[Written task] Quote verbatim the span of lines that begins the listing below and closes with the line containing "SLANT_FROM_X = 0.0".

[Source data]

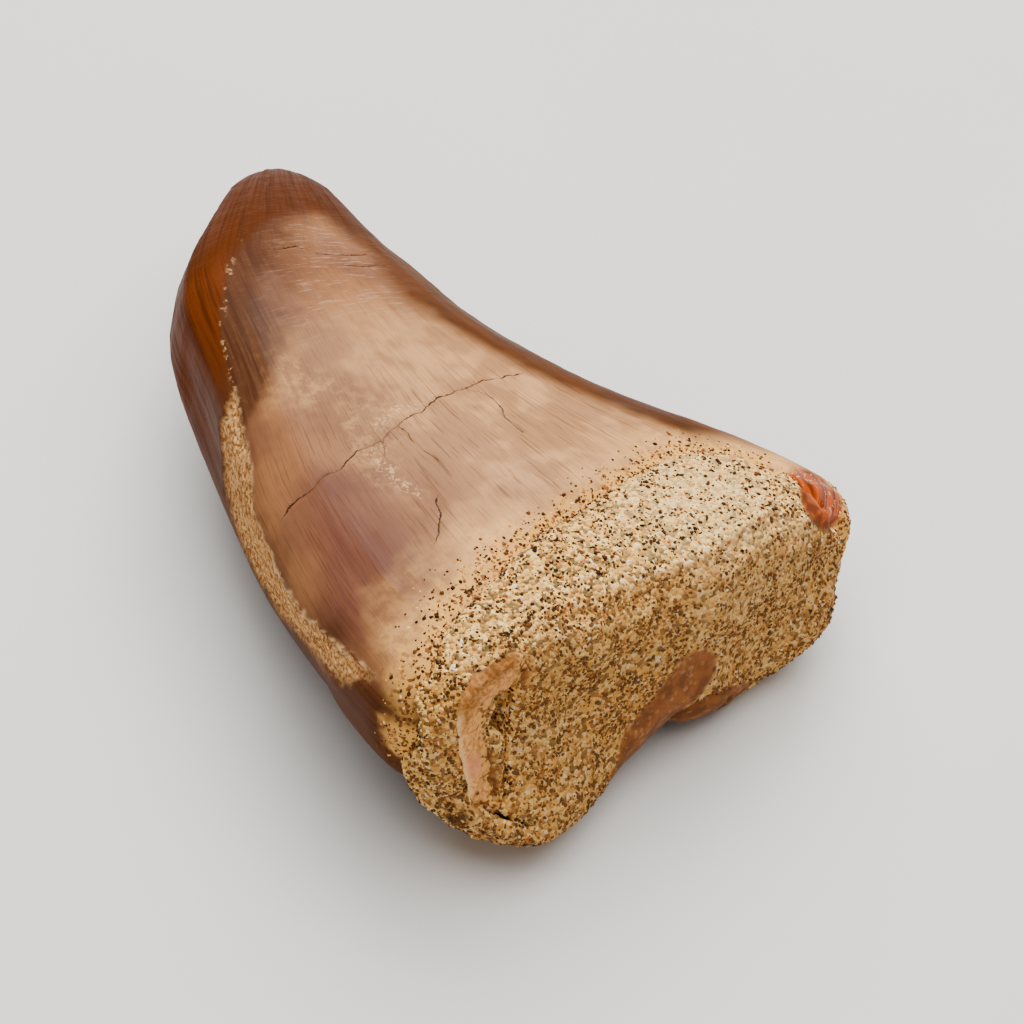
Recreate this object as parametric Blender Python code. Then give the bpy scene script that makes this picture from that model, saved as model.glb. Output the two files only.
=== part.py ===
"""A fossil mosasaur tooth: a curved crown, and the sandy matrix that fills and caps its base.

The crown lies on its full inner face, on a small worn flat. Its tip points along -X, its
broken base faces +X, its long convex edge lies towards -Y and its concave edge towards +Y.
Lengths are in metres and +Z is up. The origin is under the middle of the tooth.
"""

from collections import namedtuple
from math import atan2
from math import cos
from math import exp
from math import pi
from math import radians
from math import sin
from math import sqrt

import bmesh
import bpy
from mathutils import Vector
from mathutils import noise

MM = 0.001

# Sections across the crown, from the tip to the base. Each is a chord between the two
# cutting edges, with a low arch above it and a deep belly below it. In millimetres and
# degrees: place along X, middle of the chord, half the chord, roll, arch, belly.
Section = namedtuple("Section", "x mid_y mid_z half_chord roll arch belly")
SECTIONS = (
    Section(-26.0, 1.4, 6.2, 2.0, 40.0, 1.9, 2.4),
    Section(-20.0, -1.5, 9.0, 5.1, 34.0, 2.6, 4.4),
    Section(-13.0, -4.3, 10.6, 8.5, 28.0, 3.4, 7.0),
    Section(-5.0, -4.8, 10.5, 10.2, 22.0, 4.3, 9.2),
    Section(4.0, -4.3, 10.2, 13.2, 15.0, 5.0, 9.7),
    Section(13.0, -2.7, 10.1, 15.8, 10.0, 5.4, 9.6),
    Section(22.0, -1.1, 9.8, 17.1, 8.0, 5.4, 9.4),
)
TIP_X = SECTIONS[0].x
BASE_X = SECTIONS[-1].x
TIP_ROUND = 4.0

# How square the arch is, and the belly on its convex and its concave side; 2 is an ellipse.
ARCH_POWER = 2.15
CONVEX_POWER = 2.6
CONCAVE_POWER = 1.9

# The base is broken off aslant: past this line it falls back towards the tip.
SLANT = 0.34
SLANT_FROM_Y = 2.0
SLANT_FROM_X = 0.0

# The base stands out in two lobes, low on either side of the groove. For each: how far it
# stands out, its middle across Y and up Z, and its half-widths.
Lobe = namedtuple("Lobe", "out y z half_y half_z")
LOBES = (
    Lobe(5.2, -14.0, 1.2, 8.0, 6.0),
    Lobe(1.7, 11.5, 2.8, 5.0, 5.0),
)
LOBES_FROM_X = 10.0

# The fine ridge that runs along both cutting edges, and the band flaked off beside one.
RIDGE_HEIGHT = 0.35
RIDGE_HALF_ANGLE = 7.0
RIDGE_TURN_AT_TIP = 24.0
RIDGE_TURN_TO_X = -8.0
FLAKE_DEPTH = 0.5
FLAKE_FROM_X = -11.0
FLAKE_TO_X = 15.0
FLAKE_FADE_IN = 2.0
FLAKE_FADE_OUT = 4.0
FLAKE_ANGLE = 199.0
FLAKE_HALF_ANGLE = 14.0

# The groove under the base, which gives the broken face its two lobes.
GROOVE_DEPTH = 2.6
GROOVE_ANGLE = 277.0
GROOVE_HALF_ANGLE = 15.0
GROOVE_FROM_X = 10.0

# The hollow in the base of the crown, which the matrix fills.
WALL = 2.2
HOLLOW_DEPTH = 8.0
CROWN_END_X = 21.5
WALL_END_STEP = 0.5

# The crust of matrix over the base: where it starts along X, for places across Y. Past some
# degrees round from the top it starts further back, and over the ramp it rises from its bed
# in the crown.
CRUST_EDGE = (
    (-18.5, 19.8),
    (-15.0, 17.6),
    (-10.0, 15.5),
    (-3.0, 13.2),
    (5.0, 11.0),
    (8.5, 11.4),
    (11.0, 14.0),
    (13.0, 17.0),
    (17.0, 18.0),
)
TOP_ANGLE = 90.0
UNDER_CRUST_X = 17.8
UNDER_CRUST_FROM = 75.0
UNDER_CRUST_BLEND = 25.0
CRUST_RAMP = 2.2
CRUST_BED = 1.0
CRUST_SUNK = 1.3
RIM_ROUND = 3.5
FIT_GAP = 0.3

# Before the crown is cut out of it, the matrix starts with a rounded nose this far past the
# end of the hollow.
CORE_LEAD = 3.0
CORE_NOSE = 2.0

# Low lumps all over the matrix.
LUMP_HEIGHT = 0.45
LUMP_LENGTH = 4.2

# The worn flat that the tooth lies on, as a height above the sections' own zero.
FLAT_HEIGHT = 0.6

CROWN_SEGMENTS = 64
NOSE_RINGS = 6
BODY_RINGS = 30
RIM_RINGS = 2
HOLLOW_RINGS = 6
MATRIX_SEGMENTS = 48
CORE_RINGS = 4
SIDE_RINGS = 9
EDGE_RINGS = 3
FACE_RINGS = 7
BREAK_SEGMENTS = 16
BREAK_RINGS = 10

# Breaks in the crust: middle, half-sizes along its own X, Y and Z, and its turn about X.
Break = namedtuple("Break", "name middle half_size turn")
BREAKS = (
    Break("wall_end_break", (23.2, -12.7, 10.8), (2.6, 1.2, 5.4), -17.0),
    Break("corner_break", (19.0, 13.6, 10.4), (2.2, 2.0, 2.0), 0.0),
    Break("groove_break", (23.4, 1.2, 2.8), (2.8, 4.0, 3.0), 14.0),
    Break("corner_pit", (24.9, -15.8, 3.2), (1.3, 0.8, 0.7), 0.0),
)


def clear_scene():
    """Remove every object that the file opened with."""
    for item in list(bpy.data.objects):
        bpy.data.objects.remove(item, do_unlink=True)


def smooth_step(amount):
    """Rise smoothly from 0 to 1 as the amount does."""
    amount = min(max(amount, 0.0), 1.0)
    return amount * amount * (3.0 - 2.0 * amount)


def bell(distance, half_width):
    """1 in the middle, falling off smoothly over the half width."""
    return exp(-((distance / half_width) ** 2))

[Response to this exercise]
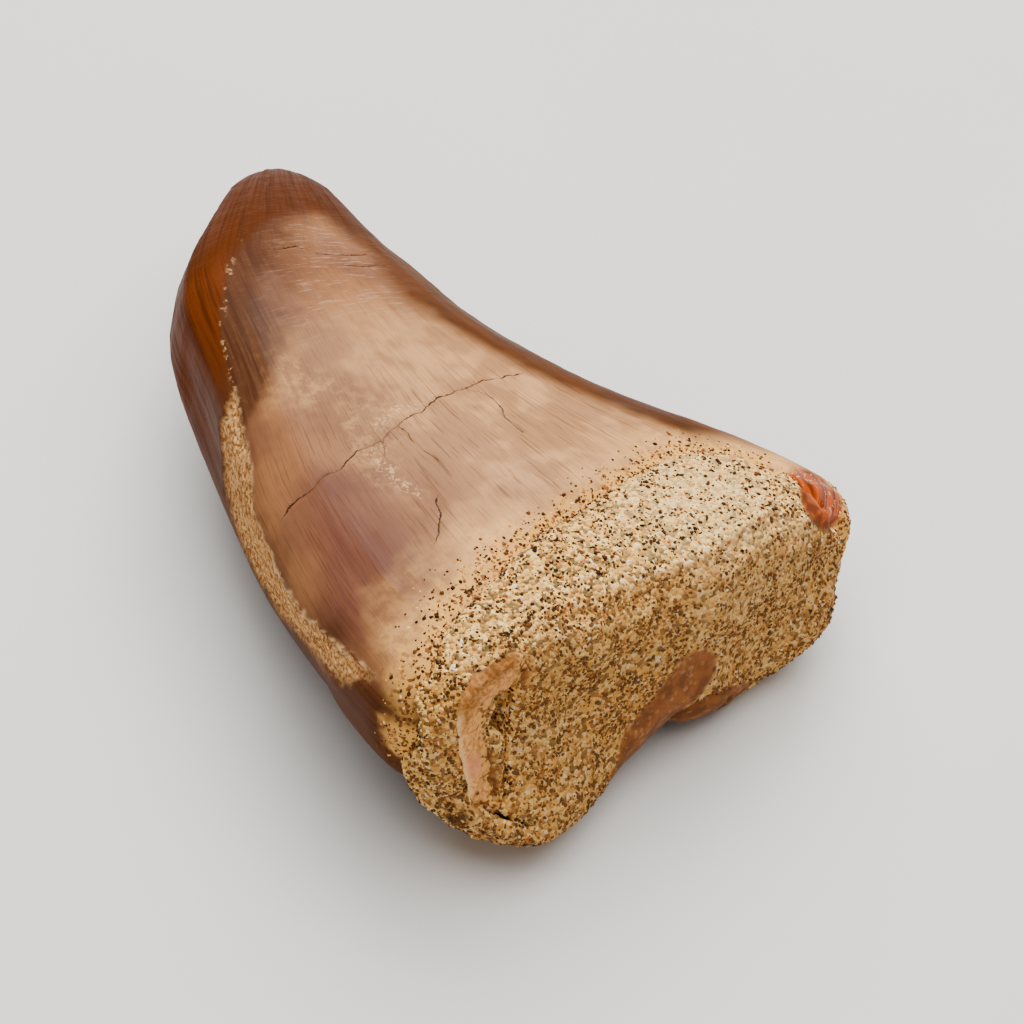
Recreate this object as parametric Blender Python code. Then give the bpy scene script that makes this picture from that model, saved as model.glb. Output the two files only.
=== part.py ===
"""A fossil mosasaur tooth: a curved crown, and the sandy matrix that fills and caps its base.

The crown lies on its full inner face, on a small worn flat. Its tip points along -X, its
broken base faces +X, its long convex edge lies towards -Y and its concave edge towards +Y.
Lengths are in metres and +Z is up. The origin is under the middle of the tooth.
"""

from collections import namedtuple
from math import atan2
from math import cos
from math import exp
from math import pi
from math import radians
from math import sin
from math import sqrt

import bmesh
import bpy
from mathutils import Vector
from mathutils import noise

MM = 0.001

# Sections across the crown, from the tip to the base. Each is a chord between the two
# cutting edges, with a low arch above it and a deep belly below it. In millimetres and
# degrees: place along X, middle of the chord, half the chord, roll, arch, belly.
Section = namedtuple("Section", "x mid_y mid_z half_chord roll arch belly")
SECTIONS = (
    Section(-26.0, 1.4, 6.2, 2.0, 40.0, 1.9, 2.4),
    Section(-20.0, -1.5, 9.0, 5.1, 34.0, 2.6, 4.4),
    Section(-13.0, -4.3, 10.6, 8.5, 28.0, 3.4, 7.0),
    Section(-5.0, -4.8, 10.5, 10.2, 22.0, 4.3, 9.2),
    Section(4.0, -4.3, 10.2, 13.2, 15.0, 5.0, 9.7),
    Section(13.0, -2.7, 10.1, 15.8, 10.0, 5.4, 9.6),
    Section(22.0, -1.1, 9.8, 17.1, 8.0, 5.4, 9.4),
)
TIP_X = SECTIONS[0].x
BASE_X = SECTIONS[-1].x
TIP_ROUND = 4.0

# How square the arch is, and the belly on its convex and its concave side; 2 is an ellipse.
ARCH_POWER = 2.15
CONVEX_POWER = 2.6
CONCAVE_POWER = 1.9

# The base is broken off aslant: past this line it falls back towards the tip.
SLANT = 0.34
SLANT_FROM_Y = 2.0
SLANT_FROM_X = 0.0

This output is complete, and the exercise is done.